Its relatively small caucus of 18 MPs and senators meant only 10 votes were needed to secure the role.
The 45-year-old becomes the second Queensland-based leader of the party in succession and will face an early electoral test with a byelection in the NSW seat of Division of Farrer set down for May 9.
His elevation to the top job follows an unsuccessful challenge against Mr Littleproud following last year's bloodbath election result.
The deputy leadership was also spilled with Victorian MP Darren Chester emerging victorious.
Senator Canavan was elected to the Senate at the 2013 federal election and has been a key architect of the Nationals' policy platform over recent years and led its post-election review.
An outspoken former resources minister in the Turnbull government, he has been one of the Nationals' most vocal critics of Labor's renewable energy expansion, carbon markets and emissions policies and recent hikes in government spending.
His election signals the party room has opted for a combative approach as the Coalition rebuilds following last May's election defeat and faces a resurgent One Nation across regional Australia.
The leadership has traditionally carried the deputy prime ministership when the Coalition is in government, making it one of the most influential roles representing regional Australia.

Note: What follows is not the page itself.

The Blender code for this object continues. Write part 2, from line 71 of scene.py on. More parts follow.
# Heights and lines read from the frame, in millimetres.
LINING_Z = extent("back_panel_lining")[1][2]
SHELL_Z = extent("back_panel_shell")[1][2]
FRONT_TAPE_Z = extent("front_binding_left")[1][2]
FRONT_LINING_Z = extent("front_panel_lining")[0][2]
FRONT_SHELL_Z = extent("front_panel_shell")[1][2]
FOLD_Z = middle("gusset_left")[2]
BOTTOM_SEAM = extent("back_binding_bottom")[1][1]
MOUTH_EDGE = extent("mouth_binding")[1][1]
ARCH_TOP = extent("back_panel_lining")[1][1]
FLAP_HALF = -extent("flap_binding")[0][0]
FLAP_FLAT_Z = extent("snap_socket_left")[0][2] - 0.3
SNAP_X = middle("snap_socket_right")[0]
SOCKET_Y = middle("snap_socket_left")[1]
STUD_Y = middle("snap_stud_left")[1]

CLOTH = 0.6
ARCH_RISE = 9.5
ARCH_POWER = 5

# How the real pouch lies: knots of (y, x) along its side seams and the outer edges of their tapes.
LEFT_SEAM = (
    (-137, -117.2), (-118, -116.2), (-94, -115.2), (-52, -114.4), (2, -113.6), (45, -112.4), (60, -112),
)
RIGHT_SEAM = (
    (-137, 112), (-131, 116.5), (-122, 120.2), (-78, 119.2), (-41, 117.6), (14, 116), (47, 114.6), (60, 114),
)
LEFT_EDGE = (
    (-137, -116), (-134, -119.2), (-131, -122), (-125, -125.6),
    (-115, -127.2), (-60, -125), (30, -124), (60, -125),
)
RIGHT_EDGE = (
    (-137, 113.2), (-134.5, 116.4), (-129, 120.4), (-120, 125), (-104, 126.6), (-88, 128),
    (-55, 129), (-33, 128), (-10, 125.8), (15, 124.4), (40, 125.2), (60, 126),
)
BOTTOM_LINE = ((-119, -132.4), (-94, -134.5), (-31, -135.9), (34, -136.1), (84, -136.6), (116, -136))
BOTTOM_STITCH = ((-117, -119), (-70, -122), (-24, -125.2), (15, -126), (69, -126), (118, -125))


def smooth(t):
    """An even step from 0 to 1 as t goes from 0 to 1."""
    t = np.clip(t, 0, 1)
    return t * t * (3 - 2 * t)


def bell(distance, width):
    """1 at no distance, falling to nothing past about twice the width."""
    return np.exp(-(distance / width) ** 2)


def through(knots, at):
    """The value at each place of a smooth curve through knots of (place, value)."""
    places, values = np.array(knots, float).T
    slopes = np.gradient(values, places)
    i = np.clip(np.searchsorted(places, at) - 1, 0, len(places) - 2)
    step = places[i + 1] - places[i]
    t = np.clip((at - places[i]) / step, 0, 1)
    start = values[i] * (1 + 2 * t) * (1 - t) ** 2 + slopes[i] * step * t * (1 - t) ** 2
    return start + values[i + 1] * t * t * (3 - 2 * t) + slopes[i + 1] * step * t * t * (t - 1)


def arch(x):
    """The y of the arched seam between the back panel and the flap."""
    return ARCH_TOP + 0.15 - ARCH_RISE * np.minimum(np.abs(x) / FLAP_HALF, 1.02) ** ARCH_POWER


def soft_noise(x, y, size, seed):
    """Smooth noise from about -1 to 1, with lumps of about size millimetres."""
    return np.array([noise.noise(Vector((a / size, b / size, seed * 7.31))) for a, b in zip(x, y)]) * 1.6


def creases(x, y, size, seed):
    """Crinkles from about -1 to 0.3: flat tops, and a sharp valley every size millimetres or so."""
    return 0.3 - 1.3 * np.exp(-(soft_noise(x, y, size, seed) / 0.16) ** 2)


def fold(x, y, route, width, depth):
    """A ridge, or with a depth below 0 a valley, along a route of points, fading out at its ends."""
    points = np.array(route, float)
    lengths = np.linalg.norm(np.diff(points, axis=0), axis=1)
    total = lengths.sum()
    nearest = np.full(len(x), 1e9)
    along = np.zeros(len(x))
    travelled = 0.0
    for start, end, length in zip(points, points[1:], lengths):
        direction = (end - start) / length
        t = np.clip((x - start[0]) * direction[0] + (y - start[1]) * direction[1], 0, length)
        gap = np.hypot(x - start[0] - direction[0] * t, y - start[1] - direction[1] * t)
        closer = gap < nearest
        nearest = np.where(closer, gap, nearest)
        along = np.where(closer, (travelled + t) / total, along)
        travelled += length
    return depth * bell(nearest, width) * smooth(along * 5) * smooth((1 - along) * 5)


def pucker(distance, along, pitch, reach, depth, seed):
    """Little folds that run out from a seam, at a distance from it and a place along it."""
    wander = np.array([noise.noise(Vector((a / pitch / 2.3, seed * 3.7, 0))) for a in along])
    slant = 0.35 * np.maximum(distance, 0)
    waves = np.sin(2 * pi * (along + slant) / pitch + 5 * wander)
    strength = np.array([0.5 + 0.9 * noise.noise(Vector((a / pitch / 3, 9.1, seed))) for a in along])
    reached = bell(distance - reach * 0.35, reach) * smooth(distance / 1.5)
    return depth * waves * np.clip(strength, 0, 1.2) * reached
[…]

However, the party's decision to base its leader in the Senate and not alongside Liberal leader Angus Taylor in the lower house following two recent splits in the Coalition, where he would be able to take on the government face to face, was a key point of party room contention.
While the Nationals have somewhat alternated leadership across state branches, only Mr Littleproud, who took over in 2022, and Warren Truss, also from Queensland, have broken a run of party leaders from NSW stretching back to Doug Anthony in the 1970s and including Ian Sinclair, Tim Fischer, John Anderson, Mark Vaile, Barnaby Joyce and Mr McCormack.
The ballot set by Chief Whip Michelle Landry less than a day after Mr Littleproud resigned caught some party room members off-guard.
Senator Canavan resigned from cabinet in 2020 to throw his support behind an ill-fated leadership bid by Barnaby Joyce but remained as the party's deputy leader in the Senate.
The traditionally conservative electorate of Farrer was vacated by the retirement of longtime MP Sussan Ley, polling released on Wednesday has the Liberals sitting at 16 per cent and the Nationals at five per cent in an early snapshot published on Wednesday.
Michelle Milthorpe, running as a Climate 200-backed independent, polled at 28 per cent and David Farrer of Pauline Hanson's One Nation at 26 per cent.